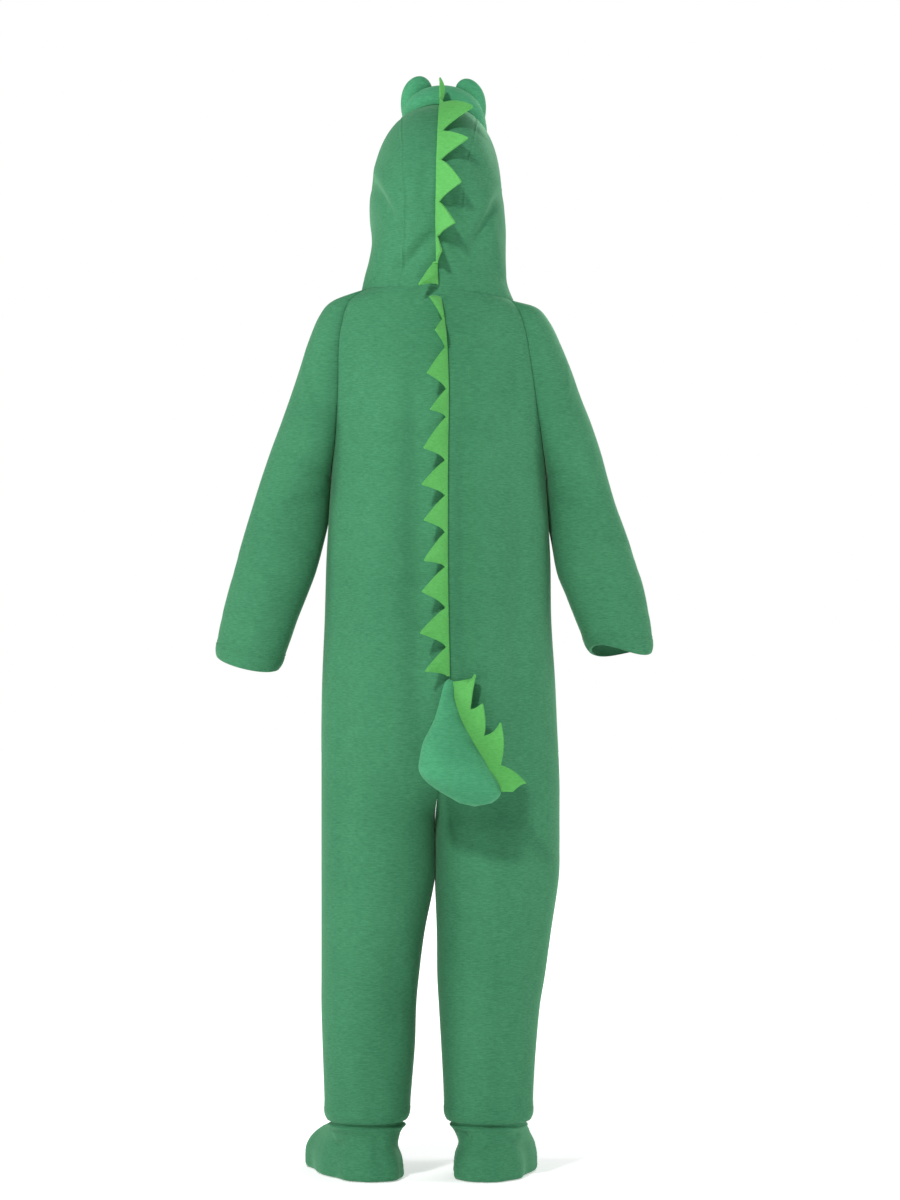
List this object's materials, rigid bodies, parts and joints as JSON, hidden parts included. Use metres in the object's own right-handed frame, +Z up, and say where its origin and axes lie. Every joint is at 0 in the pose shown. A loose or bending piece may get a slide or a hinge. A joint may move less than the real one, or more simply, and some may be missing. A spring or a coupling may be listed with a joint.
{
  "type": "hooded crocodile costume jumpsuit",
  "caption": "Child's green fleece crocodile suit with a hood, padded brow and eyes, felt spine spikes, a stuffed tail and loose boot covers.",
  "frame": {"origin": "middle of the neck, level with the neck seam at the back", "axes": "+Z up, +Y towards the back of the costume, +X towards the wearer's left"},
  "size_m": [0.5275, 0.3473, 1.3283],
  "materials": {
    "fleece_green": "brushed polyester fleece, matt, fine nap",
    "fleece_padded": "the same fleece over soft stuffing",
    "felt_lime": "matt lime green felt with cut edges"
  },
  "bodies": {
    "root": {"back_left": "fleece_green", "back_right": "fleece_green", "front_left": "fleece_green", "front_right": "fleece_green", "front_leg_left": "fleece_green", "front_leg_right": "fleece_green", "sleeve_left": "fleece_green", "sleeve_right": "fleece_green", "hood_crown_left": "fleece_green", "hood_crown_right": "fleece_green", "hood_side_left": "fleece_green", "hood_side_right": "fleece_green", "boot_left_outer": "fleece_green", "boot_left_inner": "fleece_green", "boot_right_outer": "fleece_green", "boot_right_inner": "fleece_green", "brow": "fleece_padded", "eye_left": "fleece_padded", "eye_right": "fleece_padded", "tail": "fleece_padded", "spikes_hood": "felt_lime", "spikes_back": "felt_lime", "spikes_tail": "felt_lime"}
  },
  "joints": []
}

# GIVEN INSTRUCTION:
Of all the lines above, how many contain the word "joints"? Give the number and nothing else.

# SOLUTION FOR THIS TASK:
2